2/23/11 - Finnish powerhouse Nalle Hukkataival has been crushing stateside, spending about three weeks in Bishop, California. (He arrived with Austrians Anna Stohr and Kilian Fischhuber—stay tuned to hear about their ascents.) Known for his quick repeats of hard problems, Hukkataival dispatched The Swarm (V13/14), The Swarm direct (V13, FA), and The Mandala sit (V14) each in a single session. About The Swarm: "It's for sure one of the coolest crimp lines I've climbed, and the double gaston move in the middle is amazing," Hukkataival said on his blog. He suggested V13 as a more accurate grade. According to 8a.nu, the consensus is split between V13 and V14.
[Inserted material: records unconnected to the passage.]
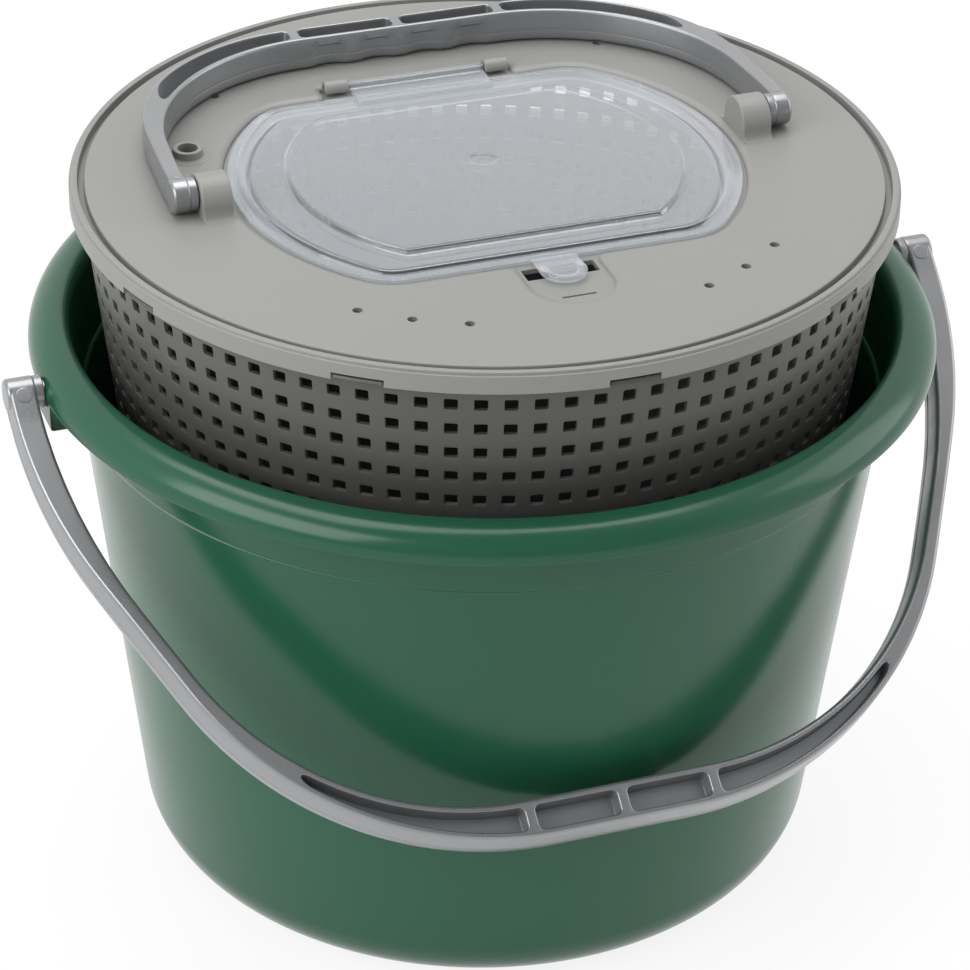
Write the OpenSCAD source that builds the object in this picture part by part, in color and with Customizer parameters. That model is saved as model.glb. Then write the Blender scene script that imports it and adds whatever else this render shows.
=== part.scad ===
/* [Bucket] */
// Height of the bucket from the foot to the top of the lip
bucket_h = 222; // [190:1:260]
// Outer radius of the wall, carried down to the foot
bucket_base_r = 126.4; // [120:0.2:132]
// Lean of the bucket wall from upright, in degrees
bucket_taper = 6.65; // [5.5:0.05:8]
// Wall below the inner ledge
bucket_wall = 2.6; // [2:0.1:4]
// Wall above the inner ledge
bucket_upper_wall = 1.8; // [1.4:0.1:2.6]
// Thickness of the bucket floor
bucket_floor = 2.4; // [1.6:0.1:5]
// Height of the foot ring under the floor
foot_h = 1.2; // [0.6:0.1:4]
// Width of the foot ring
foot_w = 5; // [3:0.5:12]
// Outer radius of the bucket's bottom corner
bucket_corner_r = 24; // [14:1:30]
// Depth of the inner ledge below the top of the lip
ledge_drop = 33; // [28:1:60]
// Step of the outside wall at the ledge
ledge_step = 0.6; // [0.2:0.1:1.5]

/* [Bucket lip and ears] */
// How far the rolled lip stands out from the wall
lip_w = 14.6; // [10:0.2:20]
// How far the lip rolls down from its top
lip_drop = 11.6; // [9:0.2:15]
// Thickness of the lip
lip_t = 1.9; // [1.4:0.1:2.6]
// Width of an ear bracket along the rim
ear_w = 22; // [18:1:34]
// How far an ear bracket reaches below the lip
ear_drop = 10; // [6:1:20]
// Depth of the handle pivot below the top of the lip
ear_pivot_drop = 10.5; // [9.5:0.5:12]

/* [Handle studs] */
// Radius of a bucket handle stud
bucket_stud_r = 3.9; // [3:0.1:4.6]
// Radius of a lid handle stud
lid_stud_r = 3.4; // [2.6:0.1:4]
// Depth of each stud in its ear or lug
stud_depth = 8; // [5:0.5:10]
// Radius of the flange disc beside each stud
disc_r = 6; // [5:0.1:6]
// Running clearance round a stud or hinge rod
pin_gap = 0.06; // [0.03:0.01:0.1]
// Gap between a flange disc and its ear or lug
disc_gap = 0.4; // [0.3:0.1:1]
// Thickness of a flange disc
disc_t = 2.6; // [1.5:0.1:4]

/* [Handle straps] */
// Thickness of both straps at their pivots, square to the loop
strap_t = 12.4; // [10:0.2:13]
// Thickness of the bucket handle at its grip
bucket_grip_t = 16.8; // [12:0.2:20]
// Width of the bucket handle at its ends
bucket_strap_w = 10.6; // [8:0.2:14]
// Width of the bucket handle at its grip
bucket_grip_w = 15; // [12:0.2:18]
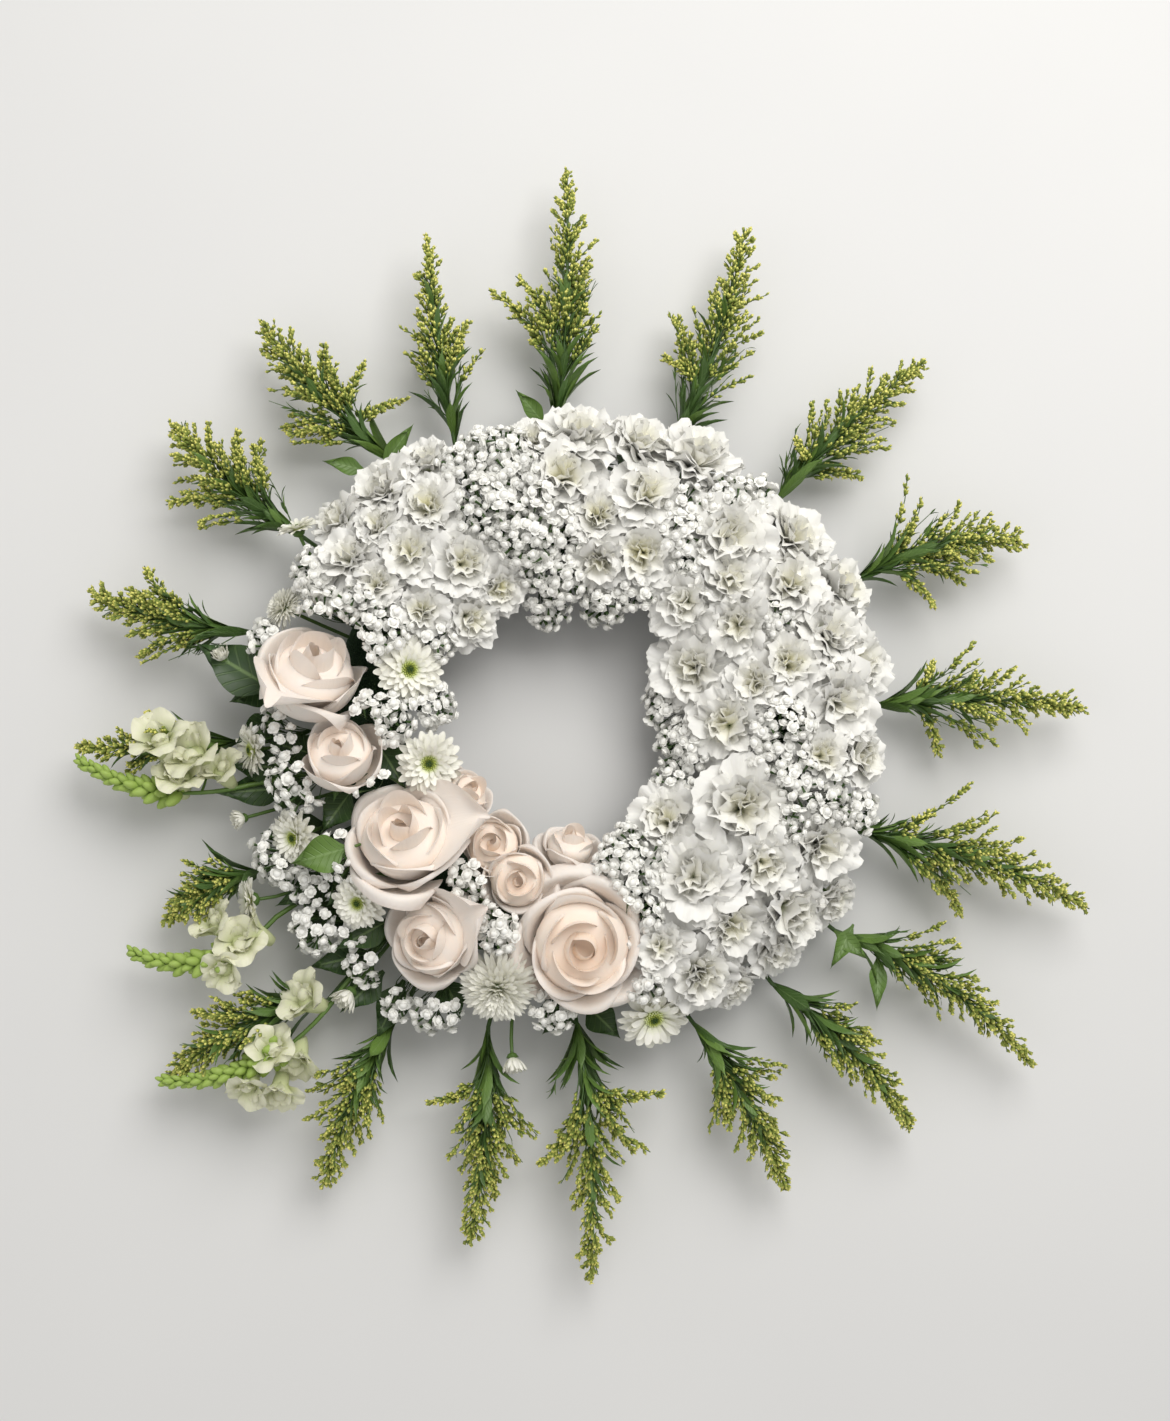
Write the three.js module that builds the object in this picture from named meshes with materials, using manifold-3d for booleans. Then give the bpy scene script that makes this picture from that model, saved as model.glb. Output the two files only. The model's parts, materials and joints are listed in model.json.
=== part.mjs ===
// A funeral wreath of cut flowers, lying on its back on the flat underside of its tray.
// Millimetres, +Z up out of the wreath's front. The origin is the ring's centre, on the resting surface.
// A plastic ring tray holds a ring of floral foam, and every stem is pushed into that foam.

import * as THREE from 'three';
import { mergeVertices } from 'three/addons/utils/BufferGeometryUtils.js';
import Module from 'manifold-3d';

const wasm = await Module();
wasm.setup();

// ---- Driving dimensions ----

const CLEARANCE = 0.35;          // gap left between neighbouring pieces
const MERGE_WITHIN = 1e-4;
const SHARPEST = 0.2;            // below this, a sharp edge swells less than it should

const RING_RADIUS = 182;         // centreline of the foam ring, a 43 cm ring
const FOAM_WIDTH = 65;
const FOAM_TOP = 52;
const FOAM_SHOULDER = 16;        // how far down and in the rounded shoulders reach
const TRAY_FLOOR = 2.4;
const TRAY_WALL = 1.8;
const TRAY_HEIGHT = 16;
const TRAY_CHAMFER = 1.5;
const RING_SIDES = 36;

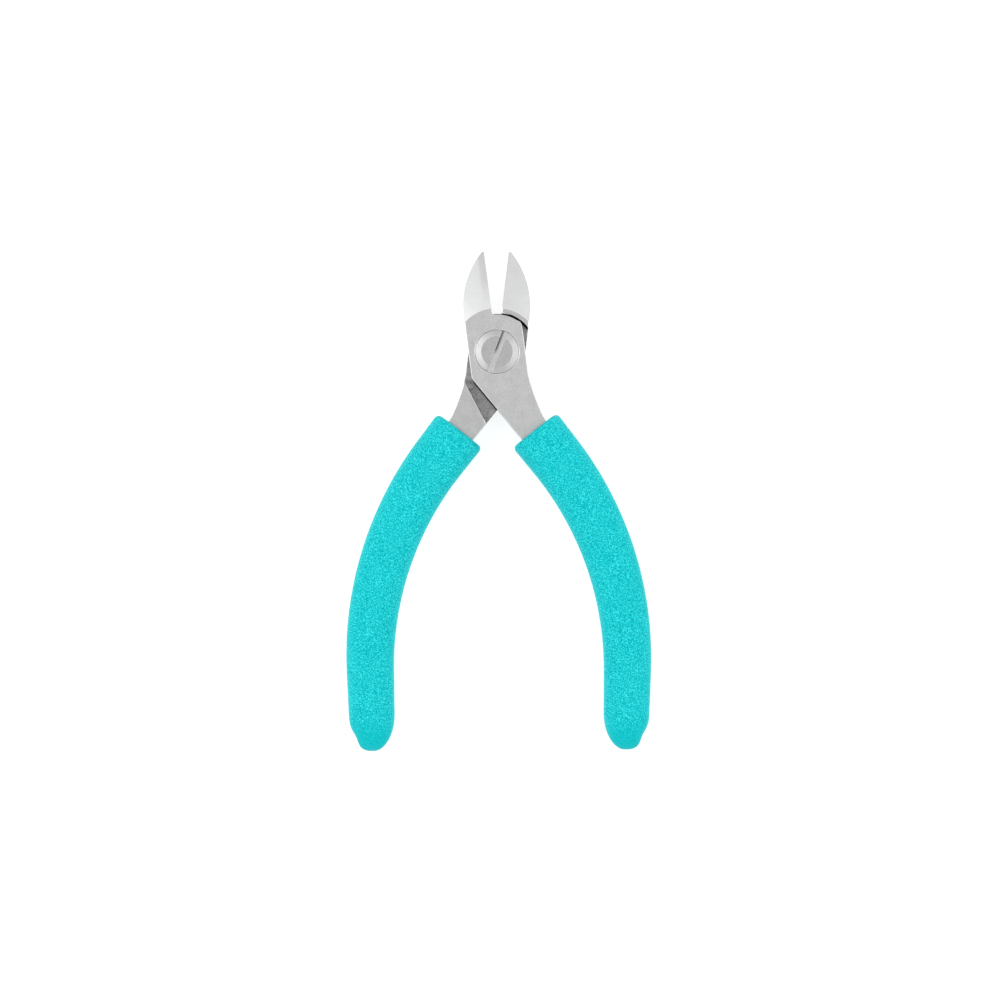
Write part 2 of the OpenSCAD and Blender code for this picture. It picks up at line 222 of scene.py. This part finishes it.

Today, Hukkataival sent Evilution (V12). "No chalk on the holds, no tick marks, bad beta. Really had to try hard," he said on his scorecard. Other sends include Maze of Death (V12), Xavier's Roof (V11), Haroun and the Sea of Stories (V12), and This Side of Paradise (V10).
Guillaume Glairon-Mondet of France has also climbed well in California, repeating The Mandala sit and Direct North (V14), Iron Resolution (V13), Direction (V13), The Oracle (V13), and Haroun.